* _Written exercise_
Return the listing word for word, as given.

* _Given information_
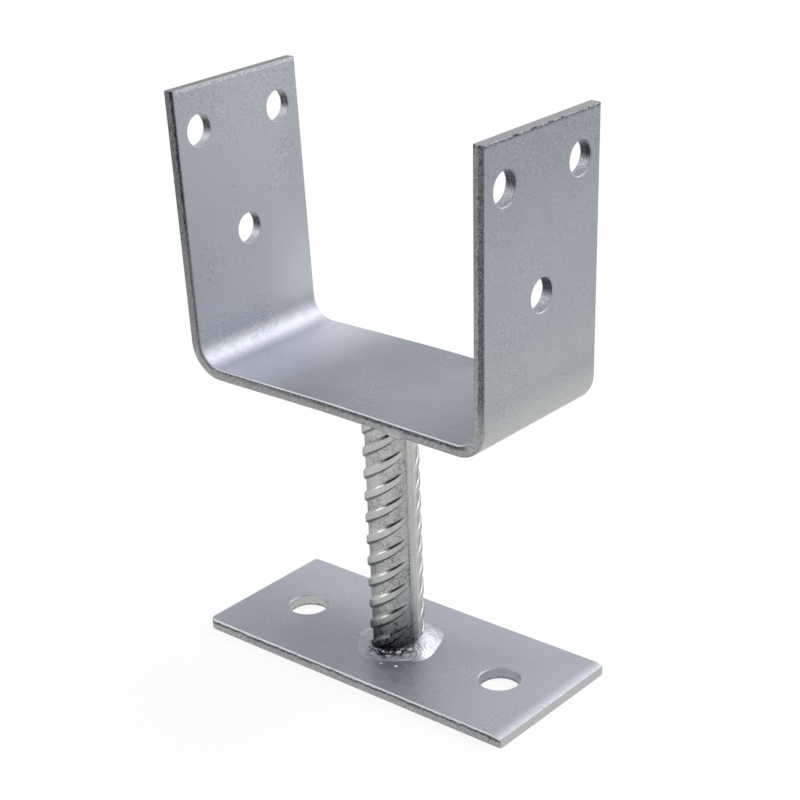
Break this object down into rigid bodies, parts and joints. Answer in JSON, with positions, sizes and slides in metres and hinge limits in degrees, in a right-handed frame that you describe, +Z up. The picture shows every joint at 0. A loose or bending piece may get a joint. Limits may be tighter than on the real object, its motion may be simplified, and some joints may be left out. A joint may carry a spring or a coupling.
{
  "type": "post base",
  "caption": "Galvanised steel post base: a channel with drilled legs on a ribbed steel bar, welded to a flat base plate with holes for anchor bolts.",
  "frame": {"origin": "middle of the base plate's underside", "axes": "+X along the base plate and across the channel's clear width, +Y along the width of the flat bar, +Z up towards the post"},
  "size_m": [0.16, 0.07, 0.24],
  "materials": {
    "channel_zinc": "satin bluish grey zinc coat with a fine grain",
    "plate_zinc": "satin bluish grey zinc coat with a fine grain",
    "ribbed_bar_zinc": "satin grey zinc coat on a hot-rolled ribbed bar",
    "weld_zinc": "bright rippled weld bead, zinc coated"
  },
  "bodies": {
    "root": {"channel": "channel_zinc", "base_plate": "plate_zinc", "ribbed_stem": "ribbed_bar_zinc", "lower_weld": "weld_zinc", "upper_weld": "weld_zinc"}
  },
  "joints": []
}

* _Complete output_
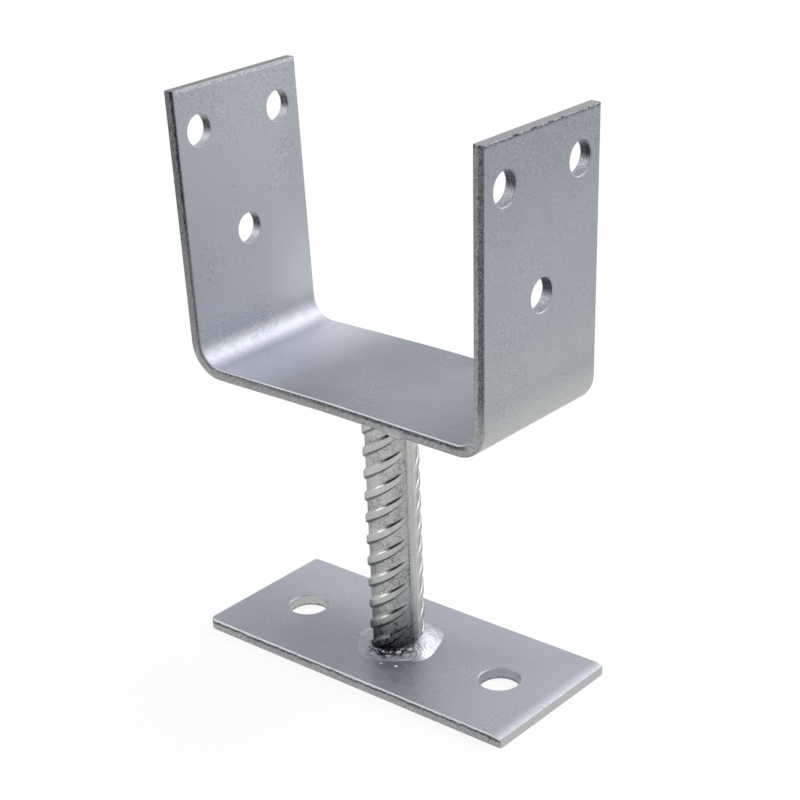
Break this object down into rigid bodies, parts and joints. Answer in JSON, with positions, sizes and slides in metres and hinge limits in degrees, in a right-handed frame that you describe, +Z up. The picture shows every joint at 0. A loose or bending piece may get a joint. Limits may be tighter than on the real object, its motion may be simplified, and some joints may be left out. A joint may carry a spring or a coupling.
{
  "type": "post base",
  "caption": "Galvanised steel post base: a channel with drilled legs on a ribbed steel bar, welded to a flat base plate with holes for anchor bolts.",
  "frame": {"origin": "middle of the base plate's underside", "axes": "+X along the base plate and across the channel's clear width, +Y along the width of the flat bar, +Z up towards the post"},
  "size_m": [0.16, 0.07, 0.24],
  "materials": {
    "channel_zinc": "satin bluish grey zinc coat with a fine grain",
    "plate_zinc": "satin bluish grey zinc coat with a fine grain",
    "ribbed_bar_zinc": "satin grey zinc coat on a hot-rolled ribbed bar",
    "weld_zinc": "bright rippled weld bead, zinc coated"
  },
  "bodies": {
    "root": {"channel": "channel_zinc", "base_plate": "plate_zinc", "ribbed_stem": "ribbed_bar_zinc", "lower_weld": "weld_zinc", "upper_weld": "weld_zinc"}
  },
  "joints": []
}